Incidentally, One firm was right on the money with their prediction for these results and I would suggest listening to them in the future with regards NetApp. A few weeks earlier, Piper Jaffray had written this.
“We expect NetApp to report FQ4 revenue toward the high end of guidance, but provide a cautious outlook for FQ1 due to weakness in Europe and uncertainty in the public sector. We still believe NetApp can deliver market share gains over the next four quarters, driven by the recent launch of ONTAP 8.1, the ramping growth of both the 2240 and Engenio.”
NetApp’s explanation for the guidance is compelling and the citation of Cisco’s guidance appears to give it more creditability. However, I have my doubts. Principally because, they said different things!
Essentially, Cisco talked of the key changes to end demand coming from weakness in broad based enterprise spending. As for the public sector and Europe, Cisco has been blaming those two end markets for a while now, so they are not the reasons for the change. I looked at Cisco at the time of the results in an article linked here. In summary, I think there is a strong argument for the fact that Cisco is experiencing growing competition in its core switches and routers division, and a trend decline in telepresence.

In contrast, NetApp is highlighting the public sector and Europe as being the main cause. Whilst, I appreciate there is an overlap, the discrepancy is meaningful and it does not suggest broad based weakness. Rather, it suggests these two companies have seperate issues. Interestingly, both companies are seeing strengthening competition and, I think this aspect is key too. With Cisco it’s Huawei while for NetApp it's EMC (NYSE: EMC).

Cold Storage?

Storage always has been a competitive market and this causes variability in quarterly results for the leading players. Whilst Dell reported a poor quarter, the restructuring efforts at Hewlett-Packard (NYSE: HPQ) suggest that it can build on its 1% increase in storage revenue for Q2. EMC is the market leader and, contrary to NetApp, recently made positive noises about the marketplace and reported a 3% increase in storage product revenues.

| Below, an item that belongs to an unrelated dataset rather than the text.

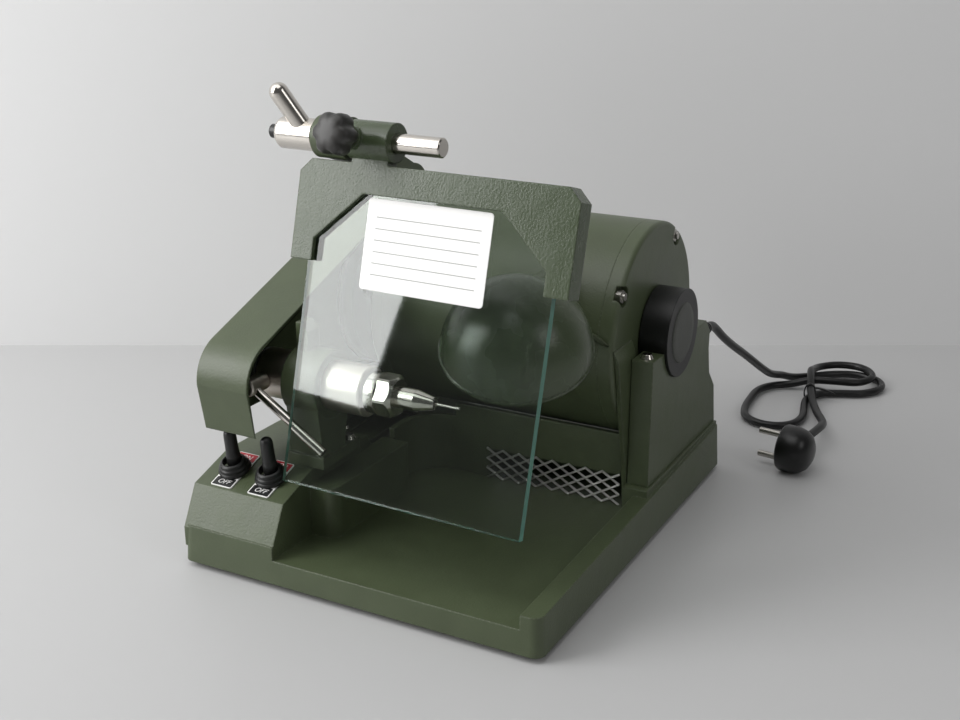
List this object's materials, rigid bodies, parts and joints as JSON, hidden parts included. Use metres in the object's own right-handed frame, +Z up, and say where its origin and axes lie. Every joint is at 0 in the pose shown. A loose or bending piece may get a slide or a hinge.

The other major players are IBM (NYSE: IBM) and Hitachi. According to IDC Storage Tracker, EMC has the biggest market share of the External Disk Storage Systems Market with nearly 30%, IBM has around 15% and the other three fluctuate at around 8-12%.  Whilst the immediate attention will be on the competition from EMC, I think that IBM has been active in launching new storage systems products.

All of which leaves a rather confusing picture. NetApp reports an excellent set of results but the guidance is horrible. It cites Cisco, yet argues a different case. The other industry players seem to be doing ok, yet this is a decidedly weak outlook from NetApp. Confused? You should be!

NetApp Worth a Net Add? 

Investors who don’t like uncertainty (I’m one of them) won’t be interested in NetApp.  Yet, the stock has many attractions to a value investor. It holds $4.1bn or nearly 40% of its market cap in net cash or cash-like investments. Its current PE is less than 12 and its EV/Ebitda multiple is less than 6. Simply put, the stock is now priced as a ‘no growth cash cow’. Also, NetApp has converted around 20% of its revenues into free cash flow over the last few years.

I can’t help thinking that if a company like IBM were to come along and buy NetApp at its current price for $10.1bn it would get $4.1bn in cash, plus probably close to another $1bn in free cash flow generation within a year. It would also increase its market share in storage to something close to EMC.
I wouldn’t advocate buying a stock on this basis, but it does go to show how cheap NetApp is.  If this turns out to be a false alarm over guidance than the stock will start to look very cheap. And let’s recall that if this is a bit of short term negative sentiment caused by the European Sovereign debt crisis than, this is an issue which could be resolved by EU action. However, if this is a more pervasive issue of NetApp losing market share in the future, it will be a different story.